begin SOURCE DATA

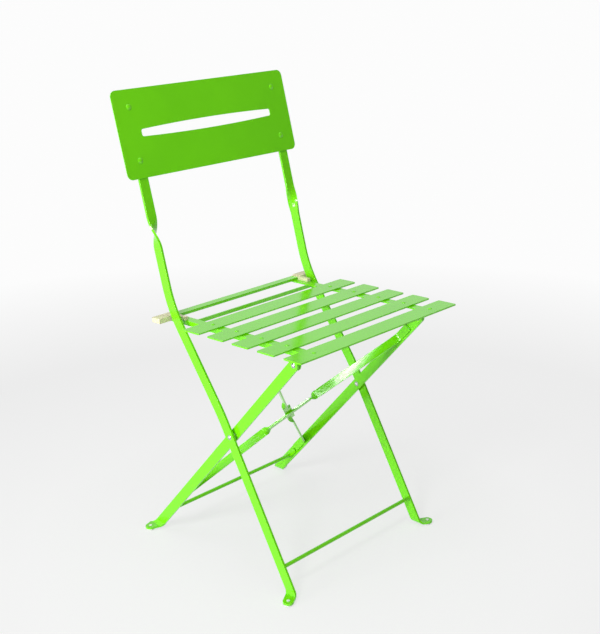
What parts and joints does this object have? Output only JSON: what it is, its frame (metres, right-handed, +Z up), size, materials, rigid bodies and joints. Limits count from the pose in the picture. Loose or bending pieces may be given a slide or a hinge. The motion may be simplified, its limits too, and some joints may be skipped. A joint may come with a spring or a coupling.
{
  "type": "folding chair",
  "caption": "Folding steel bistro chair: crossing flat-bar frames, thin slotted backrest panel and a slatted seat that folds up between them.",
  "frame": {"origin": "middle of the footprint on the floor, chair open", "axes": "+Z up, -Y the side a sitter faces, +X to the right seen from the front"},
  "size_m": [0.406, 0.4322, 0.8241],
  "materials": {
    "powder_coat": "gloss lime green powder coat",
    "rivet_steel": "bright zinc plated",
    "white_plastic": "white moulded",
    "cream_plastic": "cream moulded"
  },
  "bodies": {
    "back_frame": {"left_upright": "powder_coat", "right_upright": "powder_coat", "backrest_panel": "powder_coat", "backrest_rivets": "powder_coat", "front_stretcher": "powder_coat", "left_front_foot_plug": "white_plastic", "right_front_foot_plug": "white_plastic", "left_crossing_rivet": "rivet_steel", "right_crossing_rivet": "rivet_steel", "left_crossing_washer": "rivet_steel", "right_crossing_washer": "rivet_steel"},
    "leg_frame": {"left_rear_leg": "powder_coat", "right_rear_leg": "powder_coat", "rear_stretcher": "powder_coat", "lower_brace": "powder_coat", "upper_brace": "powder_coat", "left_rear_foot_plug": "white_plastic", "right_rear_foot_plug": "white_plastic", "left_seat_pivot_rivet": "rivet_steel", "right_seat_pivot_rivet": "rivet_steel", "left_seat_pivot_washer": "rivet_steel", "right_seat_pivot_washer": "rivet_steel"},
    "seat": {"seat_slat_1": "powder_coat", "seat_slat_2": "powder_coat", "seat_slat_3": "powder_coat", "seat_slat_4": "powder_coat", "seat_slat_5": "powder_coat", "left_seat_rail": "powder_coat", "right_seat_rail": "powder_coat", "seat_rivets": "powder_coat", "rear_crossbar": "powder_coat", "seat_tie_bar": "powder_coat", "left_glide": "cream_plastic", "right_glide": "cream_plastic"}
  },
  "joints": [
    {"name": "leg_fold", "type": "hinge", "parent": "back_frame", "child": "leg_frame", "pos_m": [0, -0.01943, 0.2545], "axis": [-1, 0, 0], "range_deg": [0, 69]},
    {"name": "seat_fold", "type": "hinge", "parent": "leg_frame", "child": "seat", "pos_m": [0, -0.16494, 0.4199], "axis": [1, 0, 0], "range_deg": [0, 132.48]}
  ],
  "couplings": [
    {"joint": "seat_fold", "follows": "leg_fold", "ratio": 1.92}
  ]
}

end SOURCE DATA

THE REQUEST
Each line of the listing above should be output exactly.

REPLY TO THE EXERCISE
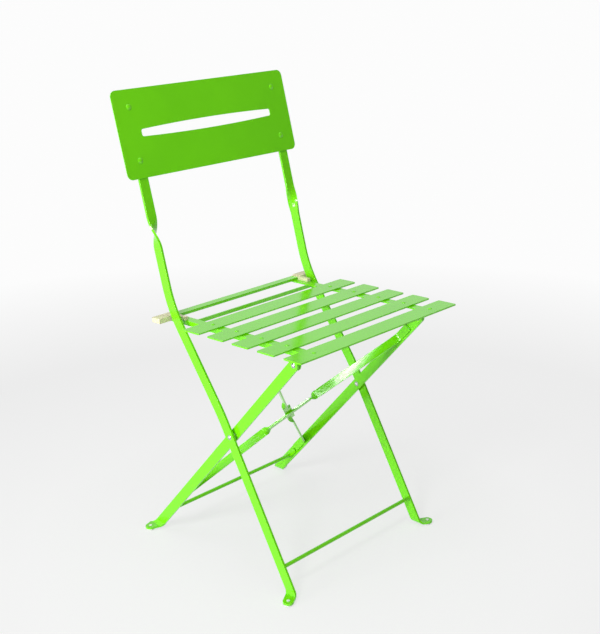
What parts and joints does this object have? Output only JSON: what it is, its frame (metres, right-handed, +Z up), size, materials, rigid bodies and joints. Limits count from the pose in the picture. Loose or bending pieces may be given a slide or a hinge. The motion may be simplified, its limits too, and some joints may be skipped. A joint may come with a spring or a coupling.
{
  "type": "folding chair",
  "caption": "Folding steel bistro chair: crossing flat-bar frames, thin slotted backrest panel and a slatted seat that folds up between them.",
  "frame": {"origin": "middle of the footprint on the floor, chair open", "axes": "+Z up, -Y the side a sitter faces, +X to the right seen from the front"},
  "size_m": [0.406, 0.4322, 0.8241],
  "materials": {
    "powder_coat": "gloss lime green powder coat",
    "rivet_steel": "bright zinc plated",
    "white_plastic": "white moulded",
    "cream_plastic": "cream moulded"
  },
  "bodies": {
    "back_frame": {"left_upright": "powder_coat", "right_upright": "powder_coat", "backrest_panel": "powder_coat", "backrest_rivets": "powder_coat", "front_stretcher": "powder_coat", "left_front_foot_plug": "white_plastic", "right_front_foot_plug": "white_plastic", "left_crossing_rivet": "rivet_steel", "right_crossing_rivet": "rivet_steel", "left_crossing_washer": "rivet_steel", "right_crossing_washer": "rivet_steel"},
    "leg_frame": {"left_rear_leg": "powder_coat", "right_rear_leg": "powder_coat", "rear_stretcher": "powder_coat", "lower_brace": "powder_coat", "upper_brace": "powder_coat", "left_rear_foot_plug": "white_plastic", "right_rear_foot_plug": "white_plastic", "left_seat_pivot_rivet": "rivet_steel", "right_seat_pivot_rivet": "rivet_steel", "left_seat_pivot_washer": "rivet_steel", "right_seat_pivot_washer": "rivet_steel"},
    "seat": {"seat_slat_1": "powder_coat", "seat_slat_2": "powder_coat", "seat_slat_3": "powder_coat", "seat_slat_4": "powder_coat", "seat_slat_5": "powder_coat", "left_seat_rail": "powder_coat", "right_seat_rail": "powder_coat", "seat_rivets": "powder_coat", "rear_crossbar": "powder_coat", "seat_tie_bar": "powder_coat", "left_glide": "cream_plastic", "right_glide": "cream_plastic"}
  },
  "joints": [
    {"name": "leg_fold", "type": "hinge", "parent": "back_frame", "child": "leg_frame", "pos_m": [0, -0.01943, 0.2545], "axis": [-1, 0, 0], "range_deg": [0, 69]},
    {"name": "seat_fold", "type": "hinge", "parent": "leg_frame", "child": "seat", "pos_m": [0, -0.16494, 0.4199], "axis": [1, 0, 0], "range_deg": [0, 132.48]}
  ],
  "couplings": [
    {"joint": "seat_fold", "follows": "leg_fold", "ratio": 1.92}
  ]
}